Faesenkloet v Jenkin [2014] - legal rule
A reasonable expectation of privacy does not extend to a shared driveway, especially when it's visible from the public street and mundane activities are taking place. The case clarified that while intrusion into seclusion requires an intentional and unauthourised intrusion into private matters, it does not apply to areas like a shared driveway, where there isn't a high expectation of privacy.
Faesenkloet v Jenkin [2014] - reasoning
There was no REOP, and none of the footage that the camera captured or could capture was highly offensive. The court took into account that the driveway was not exclusively Faesenkloet's property, was visible from the public road, and was not used for private activities. An interim injunction was put in place, but then the court lifted it, finding no legal basis for the claim.
Henderson v Walker [2019] - facts
Walker was a liquidator of one of Henderson’s businesses. In the process of seizing relevant documents for the business, Walker found private emails on H’s computer, and distributed them to a small group.

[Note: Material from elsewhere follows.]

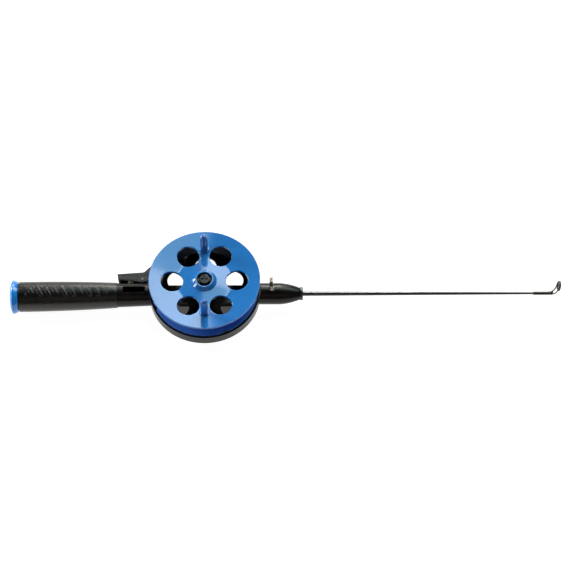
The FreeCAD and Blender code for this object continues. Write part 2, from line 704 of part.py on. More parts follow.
def make_spool_screw():
    """The pan-head screw with a cross recess."""
    top = HEAD_BACK + SCREW_HEAD_HEIGHT
    head = upright(SCREW_HEAD_RADIUS, HEAD_BACK, top)
    head = rounded(head, SCREW_HEAD_ROUND, lambda edge: circle_edge(edge, SCREW_HEAD_RADIUS, top))
    shank = upright(SCREW_RADIUS, HUB_TOP - SCREW_DEPTH_IN_INSERT, HEAD_BACK)
    slots = []
    for reach_x, reach_y in ((CROSS_REACH, CROSS_WIDTH / 2), (CROSS_WIDTH / 2, CROSS_REACH)):
        slots.append(block((-reach_x, -reach_y, top - CROSS_DEPTH), (reach_x, reach_y, top + 1)))
    return head.fuse(shank).cut(slots[0].fuse(slots[1]))


# Finger knobs


def knob_places():
    """The Y of the two knobs."""
    return (KNOB_PITCH_RADIUS, -KNOB_PITCH_RADIUS)


def collar_top():
    return spool_face_height(KNOB_PITCH_RADIUS) + KNOB_COLLAR_HEIGHT


def knob_tip():
    return spool_face_height(KNOB_PITCH_RADIUS) + KNOB_HEIGHT


def knob_pin_top():
    return knob_tip() - KNOB_RADIUS - KNOB_PIN_END_GAP


def make_knob(y):
    """A round-ended finger knob, hollow for its pin."""
    low = collar_top() + SPOOL_END_PLAY
    dome = knob_tip() - KNOB_RADIUS
    knob = upright(KNOB_RADIUS, low, dome, 0, y).fuse(
        Part.makeSphere(KNOB_RADIUS, Vector(0, y, dome))
    )
    bore = upright(KNOB_PIN_RADIUS + RUNNING_CLEARANCE, low - 1, knob_pin_top(), 0, y)
    head_low = knob_pin_top() - KNOB_PIN_HEAD_LENGTH - SPOOL_END_PLAY
    head_room = upright(
        KNOB_PIN_HEAD_RADIUS + RUNNING_CLEARANCE, head_low, knob_pin_top() + SPOOL_END_PLAY, 0, y
    )
    return spool_turned(knob.cut(bore.fuse(head_room)))


def make_knob_pin(y):
    """The pin riveted through the spool's face, with a head that keeps the knob on."""
    back = spool_back_height(KNOB_PITCH_RADIUS)
    rivet_top = back - KNOB_RIVET_DROP
    shank = upright(KNOB_PIN_RADIUS, rivet_top, knob_pin_top(), 0, y)
    head = upright(
        KNOB_PIN_HEAD_RADIUS, knob_pin_top() - KNOB_PIN_HEAD_LENGTH, knob_pin_top(), 0, y
    )
    rivet = upright(2 * KNOB_PIN_RADIUS, rivet_top - KNOB_RIVET_LENGTH, rivet_top, 0, y)
    return spool_turned(shank.fuse(head).fuse(rivet))


def spool_back_height(radius):
    """Height of the lowest point of the face's back under a knob's rivet."""
    return spool_face_height(radius - 2 * KNOB_PIN_RADIUS) - FLANGE_THICKNESS


def make_knob_collars():
    """The low rings around the knobs' feet, bedded on the dished face."""
    collars = []
    for y in knob_places():
        lift = spool_face_height(KNOB_PITCH_RADIUS - KNOB_COLLAR_RADIUS)
        ring = upright(KNOB_COLLAR_RADIUS, lift - 1, collar_top(), 0, y)
        ring = rounded(
            ring, KNOB_COLLAR_ROUND, lambda edge: circle_edge(edge, KNOB_COLLAR_RADIUS, collar_top())
        )
        ring = ring.cut(upright(KNOB_PIN_RADIUS, lift - 2, collar_top() + 1, 0, y))
        collars.append(ring.cut(face_bed()))
    return spool_turned(Part.makeCompound(collars))


def face_bed():
    """The solid below the dished face, which the knobs' collars sit on."""
    low = FACE_VALLEY - FLANGE_THICKNESS
    return spun_up(
        [
            (FACE_VALLEY_RADIUS - 4, low),
            (SPOOL_RADIUS, low),
            (SPOOL_RADIUS, FACE_RIM),
            (FACE_VALLEY_RADIUS, FACE_VALLEY),
            (FACE_VALLEY_RADIUS - 4, FACE_VALLEY),
        ]
    )


# Thumb lever


def lever_turned(shape, degrees):
    turned = shape.copy()
    turned.rotate(PIVOT, Vector(0, 0, 1), degrees)
    return turned


def arm_inner_point(degrees):
    """A point on the arm's inner edge, clear of the dish even when the tooth is in a notch."""
    direction = polar(1.0, degrees)
    lever_arm = direction.x * PIVOT_Y - direction.y * PIVOT_X
    inward = math.radians(LEVER_LOCK_DEG) * lever_arm
    return direction * (DISH_RADIUS + MOVING_GAP + inward)


def make_lever_outline():
    """The lever's side view: thumb pad, pivot eye and the arm that follows the dish."""
    pad_low = PIVOT + Vector(PAD_END_SLANT - PAD_REACH, PAD_LOW_RISE, 0)
    pad_high = PIVOT + Vector(-PAD_REACH, PAD_END_RISE, 0)
    corner = PIVOT + Vector(PAD_CORNER_FORWARD, PAD_CORNER_RISE, 0)
    outer = DISH_RADIUS + MOVING_GAP + ARM_THICKNESS
    end_deg = NOTCH_ANGLE_DEG - ARM_PAST_TOOTH_DEG
    arm_start = polar(outer, ARM_START_DEG)
    arm_middle = polar(outer + ARM_MIDDLE_SWELL, (ARM_START_DEG + end_deg) / 2)
    arm_end = polar(outer + ARM_END_SWELL, end_deg)
    inner_deg = ARM_INNER_START_DEG
    inner_start = arm_inner_point(inner_deg)
    inner_middle = arm_inner_point((inner_deg + end_deg) / 2)
    inner_end = arm_inner_point(end_deg)
    heel = PIVOT + Vector(HEEL_FORWARD, -HEEL_DROP, 0)
    eye_drop = math.sqrt(LEVER_EYE_RADIUS**2 - LEVER_EYE_FLAT**2)
    eye_right = PIVOT + Vector(LEVER_EYE_FLAT, -eye_drop, 0)
    eye_bottom = PIVOT + Vector(0, -LEVER_EYE_RADIUS, 0)
    eye_left = PIVOT + Vector(-LEVER_EYE_FLAT, -eye_drop, 0)
    under_pad = PIVOT + Vector(-UNDER_PAD_BACK, -UNDER_PAD_DROP, 0)
    edges = [
        line(pad_low, pad_high),
        line(pad_high, corner),
        line(corner, arm_start),
        Part.Arc(arm_start, arm_middle, arm_end).toShape(),
        line(arm_end, inner_end),
        Part.Arc(inner_end, inner_middle, inner_start).toShape(),
        line(inner_start, heel),
        line(heel, eye_right),
        Part.Arc(eye_right, eye_bottom, eye_left).toShape(),
        line(eye_left, under_pad),
        line(under_pad, pad_low),
    ]
    return Part.Face(Part.Wire(Part.__sortEdges__(edges)))


def make_tooth():
    """The tooth at the arm's end, drawn in a notch and turned back to its rest place."""
    tip = REAR_FLANGE_RADIUS - NOTCH_DEPTH + TOOTH_TIP_CLEARANCE
    low = DISH_RIM - 3.4
    high = GROOVE_BACK - 0.3
    half = TOOTH_WIDTH / 2
    root = DISH_RADIUS + ARM_THICKNESS
    tooth = block((tip + half, -half, low), (root, half, high))
    tooth = tooth.fuse(upright(half, low, high, tip + half))
    tooth.rotate(Vector(0, 0, 0), Vector(0, 0, 1), NOTCH_ANGLE_DEG)
    return lever_turned(tooth, LEVER_LOCK_DEG)


def make_thumb_lever():
    """The lever: a channel over the neck's ear, with an arm round the dish and a tooth."""
    low = AXIS_HEIGHT - LEVER_WIDTH / 2
    high = AXIS_HEIGHT + LEVER_WIDTH / 2
    outline = make_lever_outline()
    outline.translate(Vector(0, 0, low))
    lever = outline.extrude(Vector(0, 0, LEVER_WIDTH))
    arm_side = block(
        (PIVOT_X + 5.2, 0, low - 1),
        (0, 2 * DISH_RADIUS, high - ARM_WIDTH),
    )
    channel_end = PIVOT_X + LEVER_EYE_RADIUS + 0.3
    channel = block(
        (PIVOT_X - PAD_REACH + LEVER_WALL + 0.6, 0, AXIS_HEIGHT - CHANNEL_WIDTH / 2),
        (channel_end, CHANNEL_ROOF, AXIS_HEIGHT + CHANNEL_WIDTH / 2),
    )
    heel_room = block(
        (channel_end - 1, 0, AXIS_HEIGHT - CHANNEL_WIDTH / 2),
        (-DISH_RADIUS, neck_top(-DISH_RADIUS) + 1.2, AXIS_HEIGHT + CHANNEL_WIDTH / 2),
    )
    pin_hole = upright(LEVER_PIN_RADIUS + RUNNING_CLEARANCE, low - 1, high + 1, PIVOT_X, PIVOT_Y)
    lever = lever.cut(arm_side).cut(channel).cut(heel_room).cut(pin_hole)
    peg = Part.makeCylinder(
        SPRING_PEG_RADIUS, PAD_PEG_LENGTH + 1, Vector(SPRING_X, CHANNEL_ROOF - PAD_PEG_LENGTH, AXIS_HEIGHT), Vector(0, 1, 0)
    )
    return lever.multiFuse([make_tooth(), peg]).removeSplitter()


def make_lever_pin():
    """The pin pressed into the neck's ear, its ends just proud of the lever."""
    reach = LEVER_WIDTH / 2 + LEVER_PIN_STANDOUT
    pin = upright(LEVER_PIN_RADIUS, AXIS_HEIGHT - reach, AXIS_HEIGHT + reach, PIVOT_X, PIVOT_Y)
    return rounded(pin, LEVER_PIN_ROUND, lambda edge: circle_edge(edge, LEVER_PIN_RADIUS))


def make_lever_spring():
    """The coil spring that lifts the thumb pad."""
    clear = SPRING_WIRE_RADIUS + RUNNING_CLEARANCE
    height = CHANNEL_ROOF - SPRING_SEAT - 2 * clear
    pitch = 2 * height / SPRING_HALF_TURNS
    spring = coiled_wire(SPRING_COIL_RADIUS, pitch, SPRING_HALF_TURNS, SPRING_WIRE_RADIUS)
    spring.rotate(Vector(0, 0, 0), Vector(1, 0, 0), -90)
    spring.translate(Vector(SPRING_X, SPRING_SEAT + clear, AXIS_HEIGHT))
    return spring


NODES = {
    "frame_body": make_frame_body,
    "grip_sleeve": make_grip_sleeve,
    "butt_cap": make_butt_cap,
    "nose_collar": make_nose_collar,
    "rod_blank": make_rod_blank,
    "tip_guide_tube": make_tip_guide_tube,
    "tip_guide_solder": make_tip_guide_solder,
    "tip_guide_legs": make_tip_guide_legs,
    "tip_guide_ring": make_tip_guide_ring,
    "tip_guide_insert": make_tip_guide_insert,
    "nose_guide_eye": make_nose_guide_eye,
    "spool": make_spool,
    "spool_bush": make_spool_bush,
    "spindle_sleeve": make_spindle_sleeve,
    "thrust_washer": make_thrust_washer,
    "threaded_insert": make_threaded_insert,
    "screw_washer": make_screw_washer,
    "spool_screw": make_spool_screw,
    "knob_upper": lambda: make_knob(KNOB_PITCH_RADIUS),
    "knob_lower": lambda: make_knob(-KNOB_PITCH_RADIUS),
    "knob_upper_pin": lambda: make_knob_pin(KNOB_PITCH_RADIUS),
    "knob_lower_pin": lambda: make_knob_pin(-KNOB_PITCH_RADIUS),
    "knob_collars": make_knob_collars,
    "thumb_lever": make_thumb_lever,
    "lever_pin": make_lever_pin,
    "lever_spring": make_lever_spring,
}

os.makedirs("parts", exist_ok=True)
for name, make in NODES.items():
    shape = make()
    solids = shape.Solids
    print(name, len(solids), "solid(s)", round(shape.Volume, 1), "mm3", "valid", shape.isValid())
    if len(solids) == 1:
        shape = solids[0]
    shape.exportStep(os.path.join("parts", name + ".step"))
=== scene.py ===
import bmesh
import bpy
import numpy as np
from mathutils import Matrix, Quaternion, Vector


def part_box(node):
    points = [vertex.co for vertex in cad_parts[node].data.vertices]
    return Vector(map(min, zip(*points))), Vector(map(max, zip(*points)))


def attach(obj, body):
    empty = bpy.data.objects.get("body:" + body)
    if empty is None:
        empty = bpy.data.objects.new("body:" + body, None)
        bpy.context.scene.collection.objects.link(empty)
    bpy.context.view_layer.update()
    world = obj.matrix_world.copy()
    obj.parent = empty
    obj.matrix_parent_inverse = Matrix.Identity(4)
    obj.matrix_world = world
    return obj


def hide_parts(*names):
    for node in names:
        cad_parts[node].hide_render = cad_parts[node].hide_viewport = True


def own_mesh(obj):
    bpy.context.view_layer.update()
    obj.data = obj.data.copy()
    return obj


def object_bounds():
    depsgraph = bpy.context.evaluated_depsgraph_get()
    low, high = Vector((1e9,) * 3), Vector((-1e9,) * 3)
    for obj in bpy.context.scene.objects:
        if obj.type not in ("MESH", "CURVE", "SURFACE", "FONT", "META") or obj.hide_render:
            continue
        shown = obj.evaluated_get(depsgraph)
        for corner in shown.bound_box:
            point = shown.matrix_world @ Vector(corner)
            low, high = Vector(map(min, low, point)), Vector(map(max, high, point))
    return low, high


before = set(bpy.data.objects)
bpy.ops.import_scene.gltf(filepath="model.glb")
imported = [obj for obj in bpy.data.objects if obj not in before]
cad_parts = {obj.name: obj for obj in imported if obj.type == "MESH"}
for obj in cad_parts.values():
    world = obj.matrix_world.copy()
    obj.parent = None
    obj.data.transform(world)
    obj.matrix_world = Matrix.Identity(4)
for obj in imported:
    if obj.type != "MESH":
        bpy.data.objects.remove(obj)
cad_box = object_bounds()

# Camera, floor and studio light. The rod lies with its spool facing up, a person sees it from
# the side of the lower knob, and soft lights stand behind it and at its butt.

view_point = Vector((0.0648, -0.00364, 0.02992))
camera_back = Vector((0.0, -0.5, 0.8660254))
camera_distance = 2.0
camera_roll = -0.0018

camera_data = bpy.data.cameras.new("camera")
camera_data.lens = 157.2
camera_data.sensor_width = 36.0
camera = bpy.data.objects.new("camera", camera_data)
bpy.context.scene.collection.objects.link(camera)
camera.location = view_point + camera_back * camera_distance
camera.rotation_mode = "QUATERNION"
level_camera = camera_back.to_track_quat("Z", "Y")
camera.rotation_quaternion = level_camera @ Quaternion((0, 0, 1), camera_roll)
bpy.context.scene.camera = camera

spool_middle = Vector((0.0, 0.0, 0.03))


def soft_light(name, direction, distance, width, height, power, shift=0.0, tint=(1, 1, 1)):
    """A rectangular lamp of a tint, whose plane faces the spool from a direction. Its centre is
    shifted along its own width."""
    lamp = bpy.data.lights.new(name, "AREA")
    lamp.shape = "RECTANGLE"
    lamp.size = width
    lamp.size_y = height
    lamp.energy = power
    lamp.color = tint
    holder = bpy.data.objects.new(name, lamp)
    bpy.context.scene.collection.objects.link(holder)
    away = Vector(direction).normalized()
    turn = away.to_track_quat("Z", "Y")
    holder.location = spool_middle + away * distance + turn @ Vector((shift, 0, 0))
    holder.rotation_mode = "QUATERNION"
    holder.rotation_quaternion = turn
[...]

Henderson v Walker [2019] - legal rule
A liquidator can be held liable for invasion of privacy when they share a former director's personal documents obtained under search warrants. The court also recognized that digital assets should be afforded protection under property law.
Henderson v Walker [2019] - reasoning
The legal reasoning behind the court's decision centered on the liquidator's breach of confidence and invasion of privacy regarding personal information obtained from a company director's laptop. The court found that while the liquidator, Mr. Walker, had a right to access company documents under search warrants, he exceeded his authority by distributing personal and private information to third parties. Not hugely offensive, but still met the threshold.